The GenABEL project: methodology to address real world problems

by Yurii Aulchenko

The GenABEL project is dedicated to development of statistical genomics methodology of large impact on the real world. From this perspective, methodology development includes statistical methodology itself, its implementation in an usable software, and application of this software to real data in order to generate new knowledge.

Thus, we see methodology development as a three-stage process including mathematical formulation of the method, formulation and implementation of an algorithm in a software, and, finally, application of the methodology to real data. Actually, most of the time, the data will call for a new method. In that, application comes before the mathematical formulation. Presence of all three stages, and feedback between these is a key aspect of our approach to statistical genomics methodology development.

Why all three stages are critical?

For example, you may develop something, which looks like a nice and promising piece of math, but when you try to implement it, you figure out that you did not completely understand the problem, or that you were operating under some implicit assumptions, which are not likely to be correct. You may also figure out that computational complexity is too high, and you need to change the method in order for it to be practically applicable.

Next, it is important to apply your methodology to the simulated data (for which you know the answer): nonsense results will provide feedback on implementation (is that a bug?) or even on methodology (ah, formula 15-3 was wrong!).

It is even more important to apply your methodology to REAL data as early as possible: it will provide feedback on implementation (is it feasible to run my analysis in reality?), and methodology -- the situation when a method works on simulated data, but fails miserably on real data is not that uncommon! Also, trying to use real data will tell you about data formats people are using, and will eventually make your implementation really usable. There are example of great methods implemented in a software requiring such specific data format, that it becomes almost impossible to use these.

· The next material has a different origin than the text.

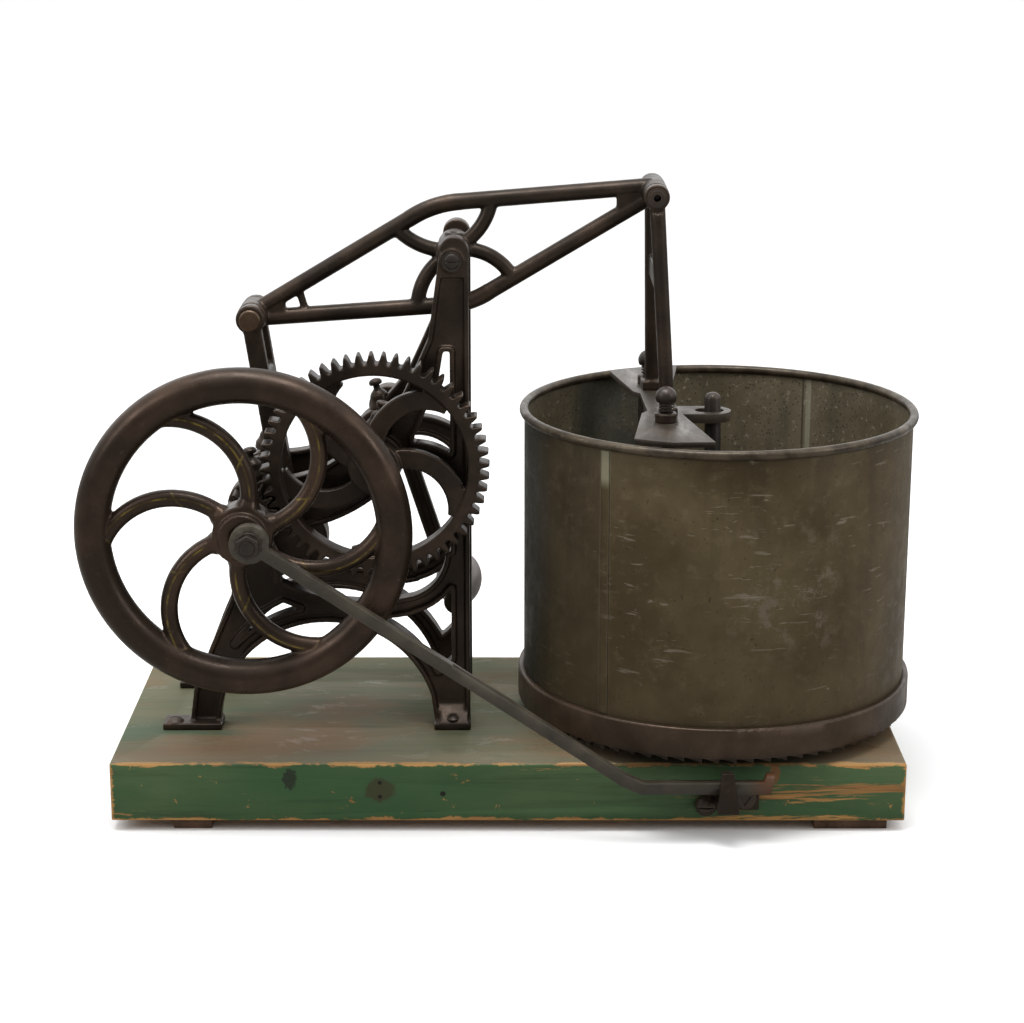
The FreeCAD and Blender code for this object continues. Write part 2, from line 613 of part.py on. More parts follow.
def walking_beam():
    """Cast open truss of round bars: two chords, four curved arms and three bosses."""
    left, right = BEAM_LEFT, BEAM_RIGHT
    top_start, top_bend, top_end = (-73.8, 434.2), (-54.8, 443.6), (-35.0, 447.4)
    low_start, low_bend, low_end = (-42.0, 370.4), (-28.0, 373.4), (-14.0, 380.4)
    bend_radius = CHORD_RADIUS + 0.2
    bury = 2.0
    web_half = 4.6
    bars = [
        round_bar((left[0] + 4, left[1] + 4), beyond(left, top_start, bury), CHORD_RADIUS),
        bowed_round_bar(top_start, top_bend, top_end, bend_radius),
        round_bar(beyond(right, top_end, bury), (right[0] - 2, right[1] + 4), CHORD_RADIUS),
        round_bar((left[0] + 6, left[1] - 2.5), beyond(left, low_start, bury), CHORD_RADIUS),
        bowed_round_bar(low_start, low_bend, low_end, bend_radius),
        round_bar(beyond(right, low_end, bury), (right[0] - 2, right[1] - 3), CHORD_RADIUS),
        bowed_round_bar((-83.0, 428.0), (-68.8, 417.0), (-46, 411), ARM_RADIUS),
        bowed_round_bar((-12.5, 449.5), (-19.0, 431.0), (-36, 415), ARM_RADIUS),
        bowed_round_bar((3.5, 390.5), (-13.2, 407.0), (-36, 412), ARM_RADIUS),
        bowed_round_bar((-67.5, 369.5), (-62.4, 389.5), (-44, 408), ARM_RADIUS),
        round_bar((-151.0, 364), (-156.5, 383.5), 2.6),
    ]
    webs = [plate([(left[0] + 2, 356), (-167, 362), (-166.5, 375), (left[0] + 2, 371)], -web_half, web_half),
            plate([(80.5, 441), (right[0], 455), (right[0], 460), (80.5, 455)], -web_half, web_half)]
    bosses = [
        rod_y(PIVOT, HUB_RADIUS, -HUB_HALF, HUB_HALF),
        rod_y(left, 10.8, -13.5, 13.5),
        rod_y(right, 9.2, -FORK_EYE_INNER + 0.6, FORK_EYE_INNER - 0.6),
        rod_z(PIVOT[0], 0, 6.4, PIVOT[1] + 7, OILER_TOP),
    ]
    beam = union(bars + webs + bosses)
    beam = beam.cut(rod_z(PIVOT[0], 0, 2.6, PIVOT[1] + 7.5, OILER_TOP + 1))
    beam = beam.cut(rod_y(PIVOT, PIN_RADIUS + 1 + RUNNING, -HUB_HALF - 1, HUB_HALF + 1))
    beam = beam.cut(rod_y(left, PIN_RADIUS, -20, 20))
    return beam.cut(rod_y(right, PIN_RADIUS, -40, 40))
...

To conclude: methodology development should be viewed as integral process including development of methodology itself, development of software, and application of software to real data.

While such integral approach is a tall order for an individual researcher or even a (smaller) group of these, it is feasible if an open source approach -- commons-based production by openly exchanging ideas, bartering (you help me, I help you) and collaboration -- is applied throughout. I will elaborate on this point in my further posts.

Disclaimer. This is my personal position, which is open for discussion. In this post, I am not speaking on behalf of the GenABEL project community, but rather seeding the discussion which will eventually set the project's standards.

I would like to thank Dr. Lennart Karssen for valuable and continuous discussion through which many of my views on the GenABEL project have evolved.